# cuda_fast

**Repository Path**: frankytom/cuda_fast

## Basic Information

- **Project Name**: cuda_fast
- **Description**: No description available
- **Primary Language**: Unknown
- **License**: Not specified
- **Default Branch**: master
- **Homepage**: None
- **GVP Project**: No

## Statistics

- **Stars**: 0
- **Forks**: 0
- **Created**: 2020-05-17
- **Last Updated**: 2022-03-25

## Categories & Tags

**Categories**: Uncategorized

**Tags**: None

## README

本项目旨在研究高效的cuda实现方式,将从如何几个方面讨论如何高效的使用cuda:

## 部分代码来之"udacity-IntroToParallelProgramming"
github路径为: https://github.com/nickspell/udacity-IntroToParallelProgramming

->hello_world
这个属于最基础的例子，用来演示数据如何从cpu拷贝到gpu,然后在gpu上进行计算，
最后将结果从gpu拷贝到cpu的过程。

->parallel_cpu_gpu
当gpu执行kernel函数的时候，cpu可以采用openMP对cpu中的for循环代码进行多
线程并行处理，实现gpu和cpu同时并行执行。

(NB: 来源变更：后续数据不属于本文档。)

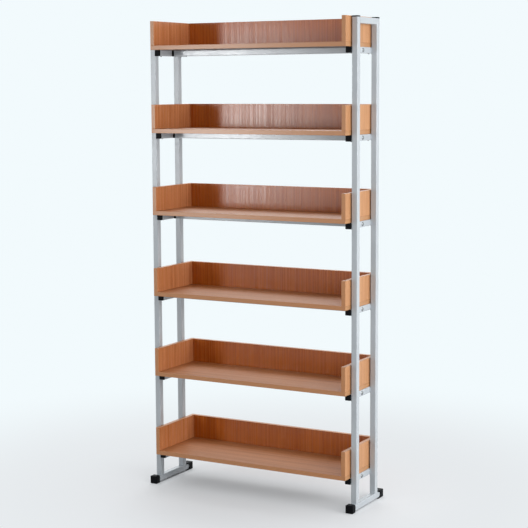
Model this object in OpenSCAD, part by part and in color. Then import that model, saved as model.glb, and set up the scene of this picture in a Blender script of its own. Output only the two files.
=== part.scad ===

需要注意的是，cpu的for循环应该写
在阻塞函数之前（cudaThreadSynchronize 或 cudaMemory 或cudaMemcpy）

->pinned_memory
页锁定，通过页锁定的方式使分配的内存驻留在物理内存中，使主机与gpu的数据拷贝
速度更快，由于这种方式消耗更多的内存，建议临时存储。

->ILP_TLP
指令级并行和线程级并行，通过visual profiler(nvvp)分析不同的显卡对应最合适
的线程并行个数和指令并行个数。

->warp_bifurcation
warp分歧是cuda编程中影响性能最明显的原因，因为同一个warp里的所有线程必须保证
路径一样，否着较快的线程必须等待最慢的线程。

->task_parallel
任务并行，通过多个任务kernel并发的执行以减少串行的执行时间和数据传输的带宽时间。

->select_storage
选择合适的存储器，保证数据最大化利用和带宽最大化利用。